At ten o'clock the Battalion, after a hot meal, began to advance through almost impassable country. The guns
must have been pounding away at the same range for a long while; the ground was worked and kneaded until
it was soft as dough, though no rain had fallen for a week. Barclay Owens and his engineers were throwing
down a plank road to get food and the ammunition wagons across. Big shells were coming over at intervals of
twelve minutes. The intervals were so regular that it was quite possible to get forward without damage. While
B Company was pulling through the shell area, Colonel Scott overtook them, on foot, his orderly leading his
horse.
"Know anything about that light over there, Wheeler?" he asked. "Well, it oughtn't to be there. Come along
and see."
The light was a mere match-head down in the ground, Claude hadn't noticed it before. He followed the
Colonel, and when they reached the spark they found three officers of A Company crouching in a shell crater,
covered with a piece of sheet-iron.
"Put out that light," called the Colonel sharply. "What's the matter, Captain Brace?"
A young man rose quickly. "I'm waiting for the water, sir. It's coming up on mules, in petrol cases, and I don't
want to get separated from it. The ground's so bad here the drivers are likely to get lost."
"Don't wait more than twenty minutes. You must get up and take your position on time, that's the important
thing, water or no water."
As the Colonel and Claude hurried back to overtake the Company, five big shells screamed over them in rapid
succession. "Run, sir," the orderly called. "They're getting on to us; they've shortened the range."
"That light back there was just enough to give them an idea," the Colonel muttered.
The bad ground continued for about a mile, and then the advance reached Headquarters, behind the eighth
trench of the great system of trenches. It was an old farmhouse which the Germans had made over with
One of Ours 179
reinforced concrete, lining it within and without, until the walls were six feet thick and almost shell-proof, like
a pill-box. The Colonel sent his orderly to enquire about A Company. A young Lieutenant came to the door of
the farmhouse.
"A Company is ready to go into position, sir. I brought them up."
"Where is Captain Brace, Lieutenant?"
"He and both our first lieutenants were killed, Colonel. Back in that hole. A shell fell on them not five minutes
after you were talking to them."
"That's bad. Any other damage?"
"Yes, sir. There was a cook wagon struck at the same time; the first one coming along Julius Caesar's new
road. The driver was killed, and we had to shoot the horses. Captain Owens, he near got scalded with the
stew."
The Colonel called in the officers one after another and discussed their positions with them.

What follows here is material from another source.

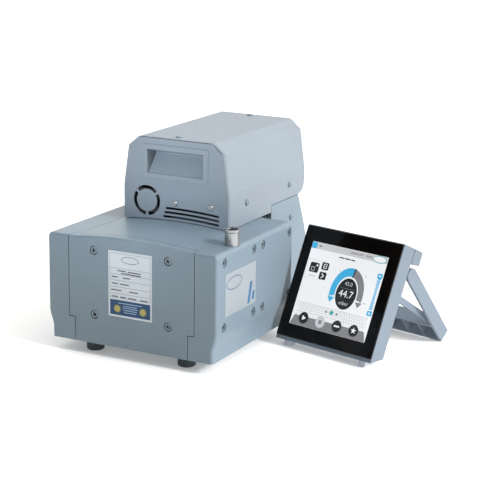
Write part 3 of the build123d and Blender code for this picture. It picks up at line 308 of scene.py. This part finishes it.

"Wheeler," he said when Claude's turn came, "you know your map? You've noticed that sharp loop in the
front trench, in H 2; the Boar's Head, I believe they call it. It's a sort of spear point that reaches out toward the
enemy, and it will be a hot place to hold. If I put your company in there, do you think you can do the Battalion
credit in case of a counter attack?"
Claude said he thought so.
"It's the nastiest bit of the line to hold, and you can tell your men I pay them a compliment when I put them
there."
"All right, sir. They'll appreciate it."
The Colonel bit off the end of a fresh cigar. "They'd better, by thunder! If they give way and let the Hun
bombers in, it will let down the whole line. I'll give you two teams of Georgia machine guns to put in that
point they call the Boar's Snout. When the Missourians come up tomorrow, they'll go in to support you, but
until then you'll have to take care of the loop yourselves. I've got an awful lot of trench to hold, and I can't
spare you any more men."
The Texas men whom the Battalion came up to relieve had been living for sixty hours on their iron rations,
and on what they could pick off the dead Huns. Their supplies had been shelled on the way, and nothing had
got through to them. When the Colonel took Claude and Gerhardt forward to inspect the loop that B Company
was to hold, they found a wallow, more like a dump heap than a trench. The men who had taken the position
were almost too weak to stand. All their officers had been killed, and a sergeant was in command. He
apologized for the condition of the loop.